On 24 March, soon after his return, three Migration Service officials, led by Senior Lieutenant Merdan Melebaev and an official of the department that registers foreign citizens, came to Frolov's home and confiscated his Residence Permit. The officials gave their reasons as Frolov's attempt to import Christian literature, failure to notify the Migration Service of his exit from the country, and the holding of worship services in his home. "These three accusations were made to him verbally," Baptists stated.
Under a new Migration Law adopted in December 2005, foreign citizens living in Turkmenistan must inform the local office of the Migration Service where they live, and if they go abroad or travel within the country. However, the Law does not make clear how long such visits must last before the Migration Service must be informed of the visit. Current Hare Krishna prisoner of conscience Cheper Annaniyazova – a Turkmen citizen - was jailed in November 2005 for seven years, after being accused of three offences, two of which related to illegally crossing the border in 2002. The third charge has not been made public. Many others who did what she did were not charged, she stated. It is believed within Turkmenistan that the jailing was inspired by the Ministry of State Security (MSS) secret police to intimidate the Hare Krishna community.
The deportation of Frolov from Turkmenistan took place on 10 June and his Residence Permit was cancelled. Local Baptists have called for prayers and appeals for Frolov to be allowed back to his home and his family in Turkmenabad, for the local Baptist congregation to be allowed to hold worship services freely, for an end to restrictions on receiving Christian literature and for believers to be able to travel freely to visit other congregations.

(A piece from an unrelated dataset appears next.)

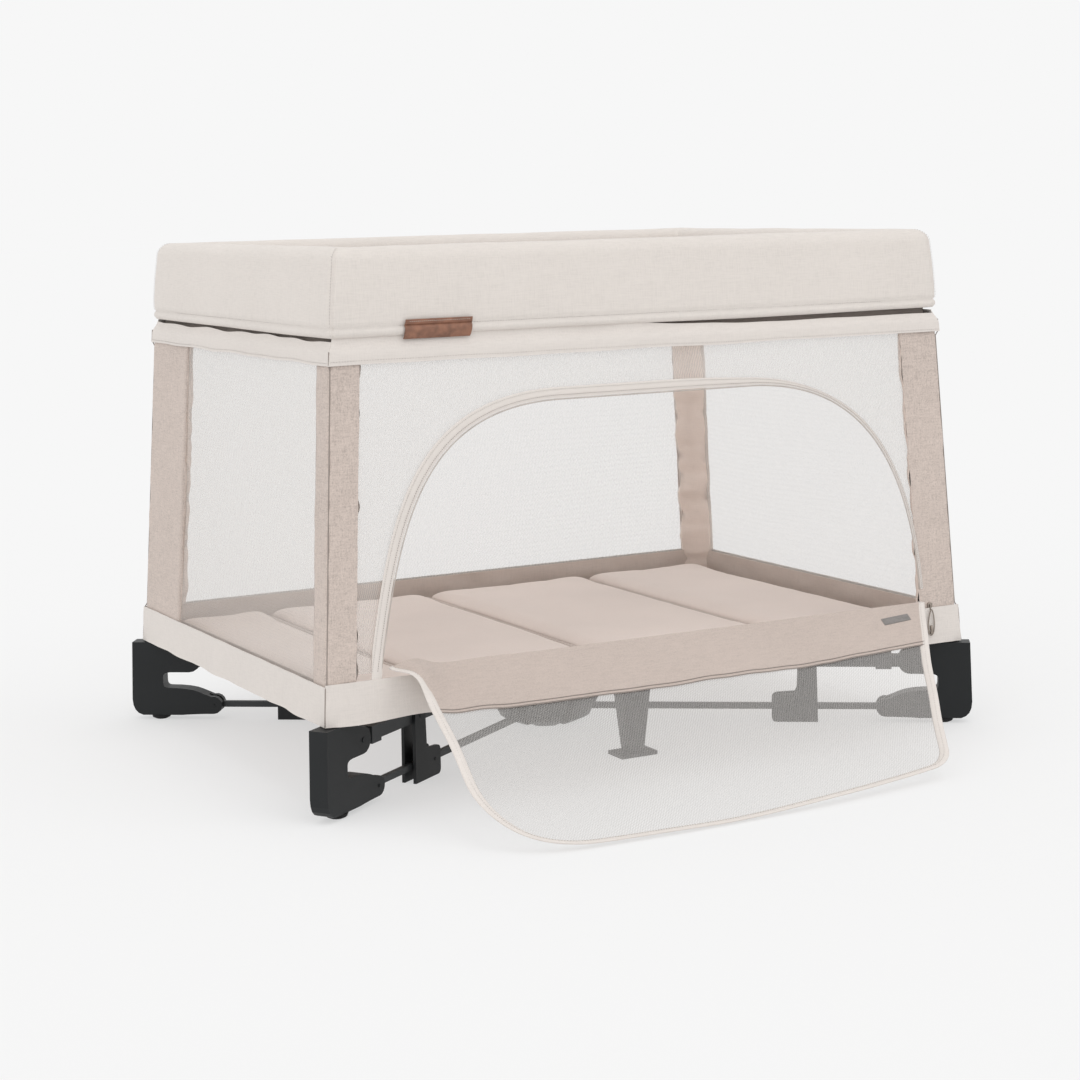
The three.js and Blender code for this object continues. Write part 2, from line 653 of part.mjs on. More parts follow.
for (const [name, turn] of [["front", 0], ["rear", 180]]) {
  add(`side_strut_${name}`, sideStrut().rotate([0, 0, turn]), MATERIAL.steel);
  add(`side_support_${name}`, sideSupport().rotate([0, 0, turn]), MATERIAL.plastic);
}
add("rail_cover", railCover(), MATERIAL.cover);
add("wall_front", frontWall(), MATERIAL.mesh);
add("wall_rear", wall("x", "y", 0), MATERIAL.mesh);
add("wall_left", wall("y", "x", WALL.skin + 1).rotate([0, 0, 90]), MATERIAL.mesh);
add("wall_right", wall("y", "x", WALL.skin + 1).rotate([0, 0, -90]), MATERIAL.mesh);
add("door_flap", doorFlap(), MATERIAL.mesh);
add("floor_base", floorBase(), MATERIAL.base);
add("mattress", mattress(), MATERIAL.mattress);
add("zip_slider", zipSlider(), MATERIAL.zip);
add("zip_pull", zipPull(), MATERIAL.zip);
add("leather_tag", leatherTag(), MATERIAL.leather);

export default playpen;
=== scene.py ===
"""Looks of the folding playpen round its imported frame, in metres: fabric, mesh, padding, trim."""

import math

import bmesh
import bpy
import numpy as np
from mathutils import Matrix, Vector, noise


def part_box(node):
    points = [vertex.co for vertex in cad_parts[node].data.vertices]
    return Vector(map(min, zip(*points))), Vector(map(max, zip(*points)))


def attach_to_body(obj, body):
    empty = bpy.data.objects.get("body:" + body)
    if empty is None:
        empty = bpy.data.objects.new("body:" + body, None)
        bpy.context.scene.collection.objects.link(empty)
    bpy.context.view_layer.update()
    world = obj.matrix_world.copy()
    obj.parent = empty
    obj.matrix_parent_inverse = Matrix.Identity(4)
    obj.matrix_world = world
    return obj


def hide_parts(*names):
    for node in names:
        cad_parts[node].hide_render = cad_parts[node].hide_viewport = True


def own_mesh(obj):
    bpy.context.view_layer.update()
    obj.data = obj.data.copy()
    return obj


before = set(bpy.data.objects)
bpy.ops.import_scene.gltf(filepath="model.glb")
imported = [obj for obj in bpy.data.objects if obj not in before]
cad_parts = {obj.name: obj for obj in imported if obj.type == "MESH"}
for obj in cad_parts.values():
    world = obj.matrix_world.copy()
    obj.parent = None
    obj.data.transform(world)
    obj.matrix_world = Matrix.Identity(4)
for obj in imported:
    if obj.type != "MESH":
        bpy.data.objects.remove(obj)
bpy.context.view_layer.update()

# ---------- places taken from the frame ----------
cover_low, cover_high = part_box("rail_cover")
front_low, front_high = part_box("wall_front")
flap_low, flap_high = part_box("door_flap")
mattress_low, mattress_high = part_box("mattress")
floor_low, floor_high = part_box("floor_base")
tag_low, tag_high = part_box("leather_tag")
slider_low, slider_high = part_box("zip_slider")
pull_low, pull_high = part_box("zip_pull")
post_low, post_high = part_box("corner_post_front_left")
latch_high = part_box("latch_front")[1]
latch_side_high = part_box("latch_left")[1]

HEM = cover_low.z
COVER_TOP = cover_high.z
WALL_FOOT = front_low.z
WALL_TOP = front_high.z
FOOT_HALF = (front_high.x, -front_low.y)
TOP_HALF = (cover_high.x, cover_high.y)
SILL = flap_high.z
FLAP_TIP = (flap_low.y, flap_low.z)
HINGE_Y = -0.3855  # the line that the flap is sewn on
LATCH_HALF = (latch_high.x - 0.008, latch_side_high.y - 0.008)  # the cover parts a little inside the latch
TUBE_RADIUS = 0.009
POST_FOOT = (-post_low.x - TUBE_RADIUS, -post_low.y - TUBE_RADIUS)
POST_HEAD = (-post_high.x + TUBE_RADIUS, -post_high.y + TUBE_RADIUS)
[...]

Frolov – who has intermittently received deportation threats in recent years - was among a number of church members fined in June 2003 after a police raid on the Turkmenabad Baptist congregation. Although officials again threatened him with deportation, the threat was not carried out at that time. The raid came during a particularly intense wave of anti-religious activity, when many Protestant, Hare Krishna and Jehovah's Witness communities were subjected to raids, fines and other harassment.
Baptists also complain of the recent denial of exit permission to local Baptist and former religious prisoner Shageldy Atakov, who was taken off the Moscow flight on 25 May by MSS secret police officers at Ashgabad airport, shortly before departure. The Baptists told Forum 18 on 13 June that the Migration Service has still not responded to Atakov's letter asking why he has been banned from leaving his homeland.
Frolov and Atakov are both members of the Council of Churches Baptists, who refuse on principle to register their congregations in any of the former Soviet states, arguing that such registration amounts to unwarranted state interference in their religious activity. The Baptists complain of what they call "unceasing persecution" in Turkmenistan. "Our believers of our brotherhood there are not allowed to conduct services peacefully, their meetings have been broken up, those present have been fined and sometimes beaten, and several have even been deported from the country and their homes confiscated. Those who love Christ have tolerated this only because this has allowed them to bring salvation to dying sinners."
Many registered and unregistered religious communities regard state registration – made more possible as part of an alleged "liberalisation" of government policy – with great dislike, as registration brings with it oppressive conditions.
At least six Baptist families were among the estimated hundreds of Muslim, Christian, Hare Krishna and Jehovah's Witness believers deported from Turkmenistan - mainly in the second half of the 1990s - in retaliation for their religious activity. Almost all of these were foreign citizens living and working in Turkmenistan legally, though at least one was a Turkmen citizen. The deportations are part of a long-standing policy of isolating religious believers from their co-religionists abroad, which also includes denial of entry visas to foreign citizens wishing to visit religious communities in Turkmenistan. Also, the number of Muslims allowed to go on the haj pilgrimage to Mecca is severely restricted by the government.